Aham Brahmasmi: The Philosophy Behind the Gesture
The theological statement embedded in Namaste — “I bow to the divine in you” — connects directly to the Upanishadic Mahavakyas (great sayings). “Aham Brahmasmi” (I am Brahman — Brihadaranyaka Upanishad), “Tat Tvam Asi” (That thou art — Chandogya Upanishad), “Prajnanam Brahma” (Consciousness is Brahman — Aitareya Upanishad), and “Ayam Atma Brahma” (This Self is Brahman — Mandukya Upanishad) — these four great sayings declare the identity of individual consciousness (Atman) and universal consciousness (Brahman). If Atman is Brahman, then every being in whom Atman is present is a manifestation of Brahman. Namaste is the practical, social enactment of this philosophical understanding: every human encounter becomes a divine encounter.

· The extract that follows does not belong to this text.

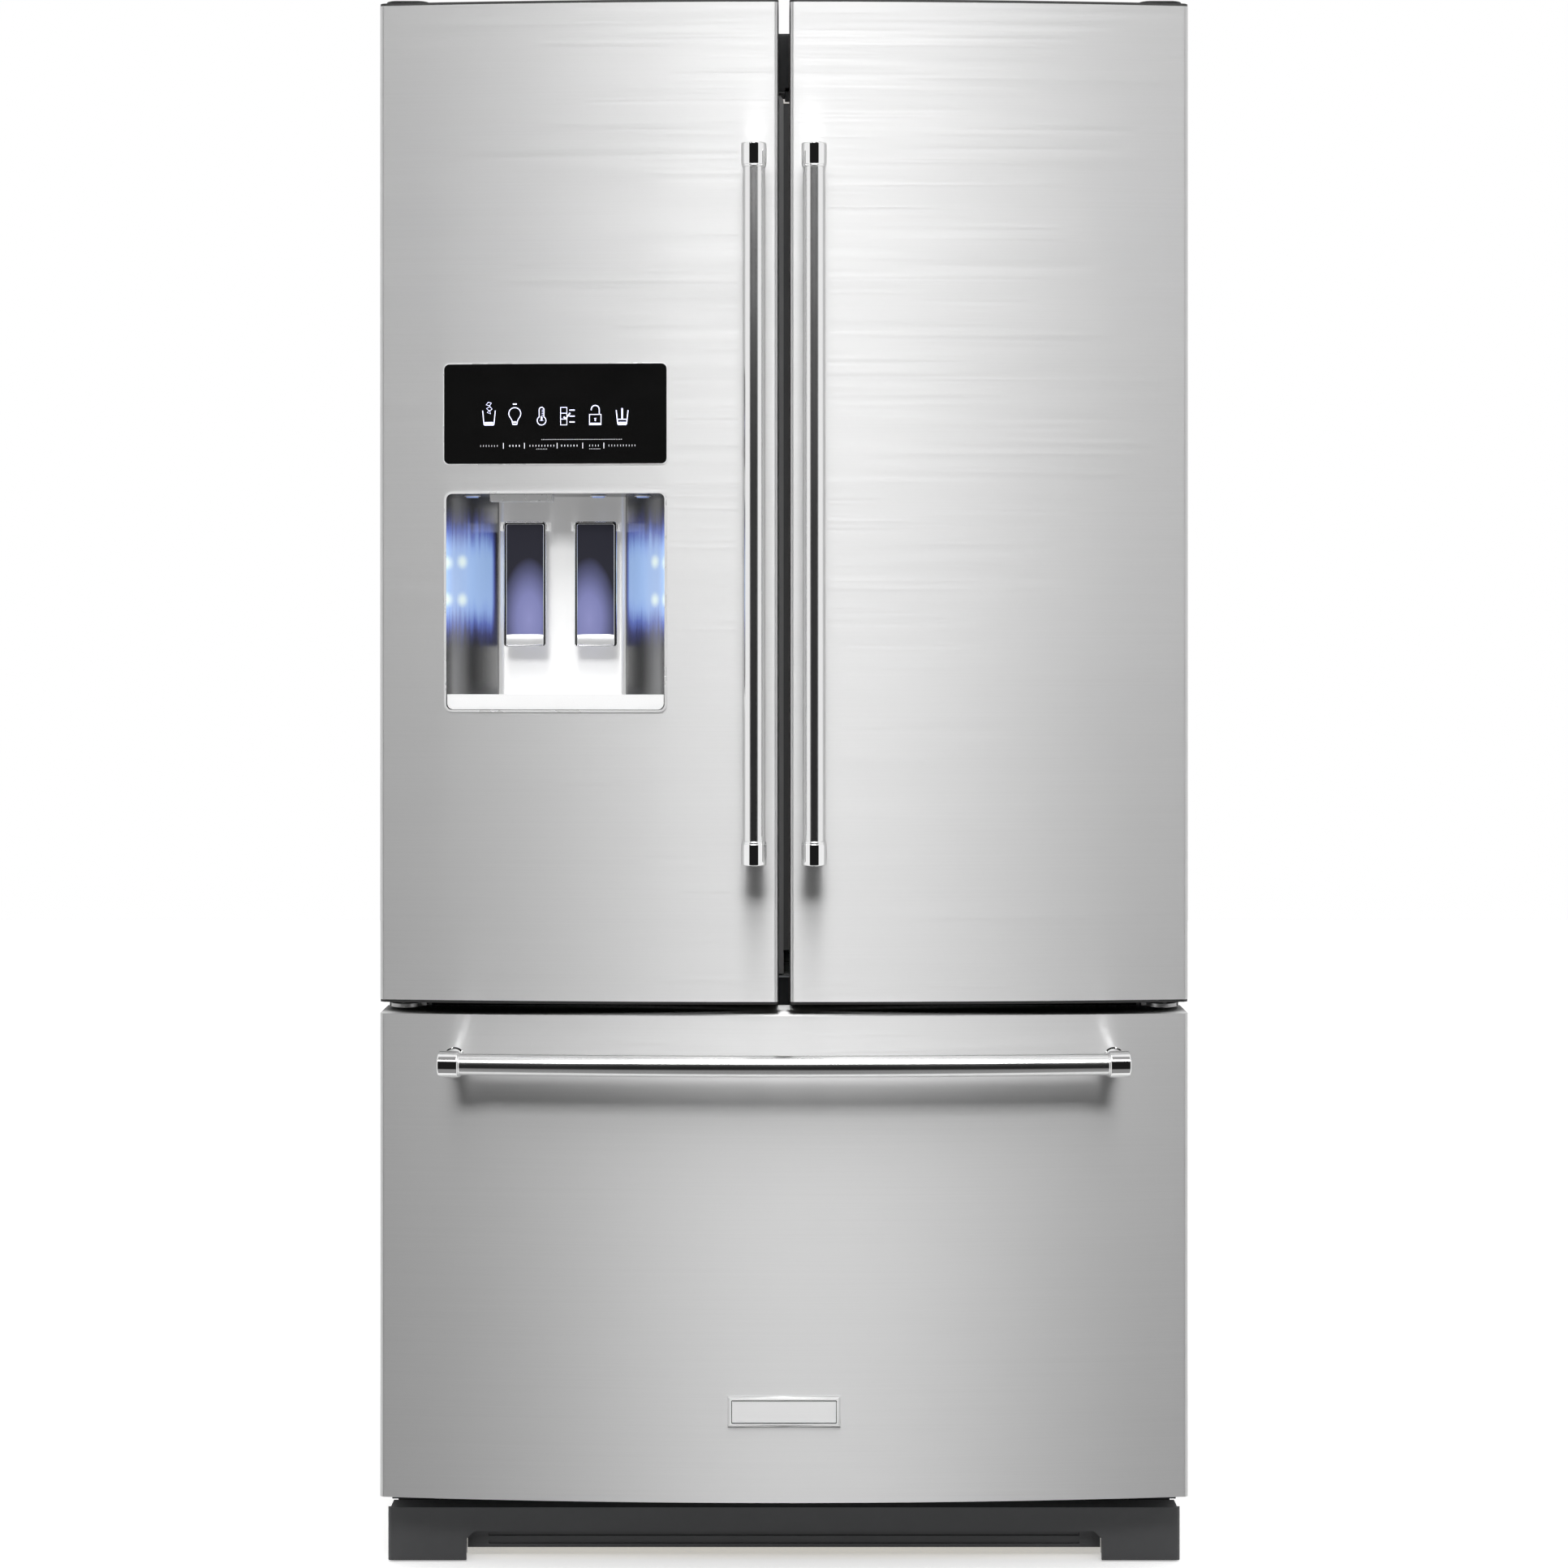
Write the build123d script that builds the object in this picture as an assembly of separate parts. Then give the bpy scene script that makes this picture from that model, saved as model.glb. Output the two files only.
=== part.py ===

This understanding radically transforms social ethics. If I genuinely believe that the divine is present in the person asking me for directions, in the person serving my food, in the person arguing with me in traffic — my behavior toward them necessarily changes. Namaste is thus not merely a greeting but a spiritual practice that, performed with awareness, can transform mundane social interaction into continuous divine encounter. The ancient rishis were brilliant social engineers: they embedded philosophical reminders into the most ordinary acts — greeting, eating, bathing, sleeping — ensuring that spiritual awareness was not confined to meditation halls but woven into the fabric of daily life.
The Tradition of Pranama: Types of Respectful Greeting
Hindu tradition recognizes multiple forms of respectful salutation, each appropriate to different relationships and contexts. Namaste or Namaskar (with Anjali Mudra) is appropriate for equals and for respectful greeting. Charan Sparsha (touching the feet of elders) is performed toward parents, grandparents, teachers, and senior elders. Sashtanga Pranam (eight-limbed prostration, with toes, knees, chest, forehead, and both hands all touching the ground) is the deepest form of salutation, performed before deities and revered teachers. Dandavat Pranam (like a staff) involves lying completely flat on the floor. Each form communicates a specific degree of respect and acknowledgment, creating a nuanced vocabulary of reverence that allows the body itself to express philosophical understanding.
In a world increasingly fractured by ideological division, Namaste offers a radical alternative: see the divine in the person across from you, and the entire framework of contempt, dismissal, and dehumanization collapses. The Upanishadic teaching that the same Atman dwells in all beings is not an abstract philosophical position — it is the experiential reality that Namaste gestures toward every time it is performed with genuine awareness. Practice it consciously once per day and notice what changes.